Priests in the powerful Greek Orthodox Church have been treated as civil servants in Greece and their salaries - estimated at about 200 million euros annually - have therefore been paid directly from the state budget.

However last October, the then leftist-led government reached a tentative agreement with the Church to remove 10,000 clerics from the state payroll and instead offer an annual subsidy to a special church fund.

Members of the clergy complained that they did not want to lose their civil servant status.

The deal also foresaw a settlement of a decades-old dispute over property rights between the Greek state and the Church, which is one of Greece's largest real estate owners.

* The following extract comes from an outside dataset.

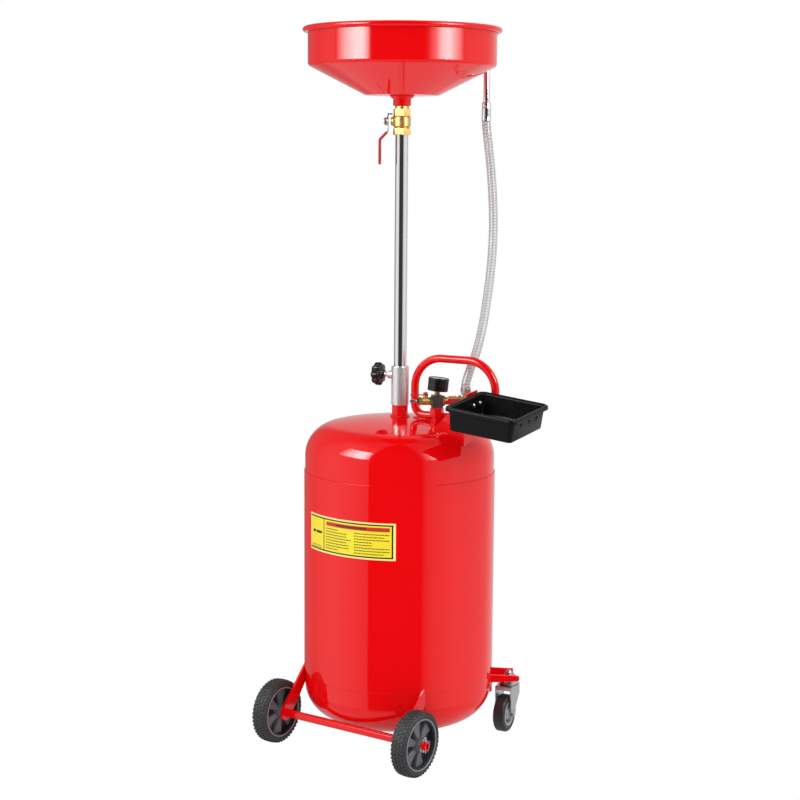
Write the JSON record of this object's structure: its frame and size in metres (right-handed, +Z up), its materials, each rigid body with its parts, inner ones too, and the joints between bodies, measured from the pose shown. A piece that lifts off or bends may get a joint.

Greece's international creditors have long urged the country to sell assets and reduce the number of public sector employees.

The conservative New Democracy party won Greece's snap parliamentary election on July 7, ousting the leftists who had been in power since 2015.

At a meeting with Archbishop Ieronymos of the Church of Greece on Tuesday, Prime Minister Kyriakos Mitsotakis said his government did not plan to amend constitutional articles concerning the status of the Orthodox Church.

The two men also agreed that there should be a discussion over the use of Church property, the prime minister's office said in a statement.

The Greek Orthodox Church has played a leading role in the life of the country for many centuries and is considered its official religion under the constitution. For many Greeks, their national identity is intricately bound up with their religion.